Statement made on 22 May 2018 at 12:30pm
CATCHWORDS
Migration – Temporary Business Entry (Class UC) visa – Subclass 457 (Temp Work (Skilled)) – Subject of an approved nomination – List of 457 occupations – Association of former representative with sponsor – No approved nomination – Decision under review affirmed remittedLEGISLATION
Migration Act 1958, ss 65, 375A, 359AA
Migration Regulations 1994, Schedule 2 cl 457.223Any references appearing in square brackets indicate that information has been omitted from this decision pursuant to section 378 of the Migration Act 1958 and replaced with generic information.
STATEMENT OF DECISION AND REASONS
APPLICATION FOR REVIEW
This is an application for review of a decision of a delegate of the Minister for Immigration to refuse to grant the visa applicants Temporary Business Entry (Class UC) visas under s.65 of the Migration Act 1958 (the Act).
The visa applicants applied for the visa on 26 July 2015.
At the time the visa application was lodged, Class UC contained Subclass 457. The criteria for a Subclass 457 visa are set out in Part 457 of Schedule 2 to the Migration Regulations 1994 (the Regulations). One of the criteria to be satisfied at the time of decision is cl.457.223 which requires the visa applicant to satisfy one of the alternative ‘streams’ for the visa. One of these streams is contained in cl.457.223(4) which is set out in the attachment to this decision. In the present case, specific claims have been made against cl.457.223(4) which applies to sponsorship for employment in an occupation by a standard business sponsor. No claims have been made in respect of the other alternative streams in cl.457.223.
The delegate refused to grant the visas on 25 July 2016 on the basis that cl.457.223(4)(a) was not met because nomination in relation to the applicant, which was lodged by [Company 1] in the occupation Wholesaler, was not approved.
A copy of the delegate’s decision record was provided with the application for review. The applicants were represented in relation to the review by their registered migration agent, Mr Sukhdeep Sandhu.
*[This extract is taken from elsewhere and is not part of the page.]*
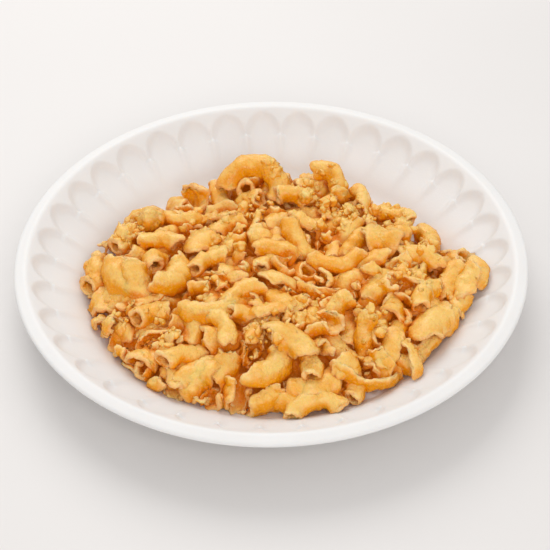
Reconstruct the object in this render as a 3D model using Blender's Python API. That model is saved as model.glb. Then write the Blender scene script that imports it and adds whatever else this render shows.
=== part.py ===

On 15 June 2017 the Tribunal wrote to the applicants advising them that their representative’s registration with the Office of the Migration Agents Registration Authority (OMARA) had lapsed on 1 June 2017 and that copies of all of the Tribunal’s correspondence to their representative would also be sent to them until they either appoint another representative or advise the Tribunal that they wish to cancel their appointment of Mr Sandhu. On the same day the Tribunal received a completed change of contact details form the applicant advising that she is withdrawing the authority of her migration agent, whom she identified as [Mr A], and that she wished all correspondence to be sent directly to her. The Tribunal notes that [Mr A] was identified as the representative in visa application when it was lodged with the Department. In any case, the Tribunal accepts that the applicant has properly notified the Tribunal that she wished to represent herself in the review and that all correspondence should be sent only to her.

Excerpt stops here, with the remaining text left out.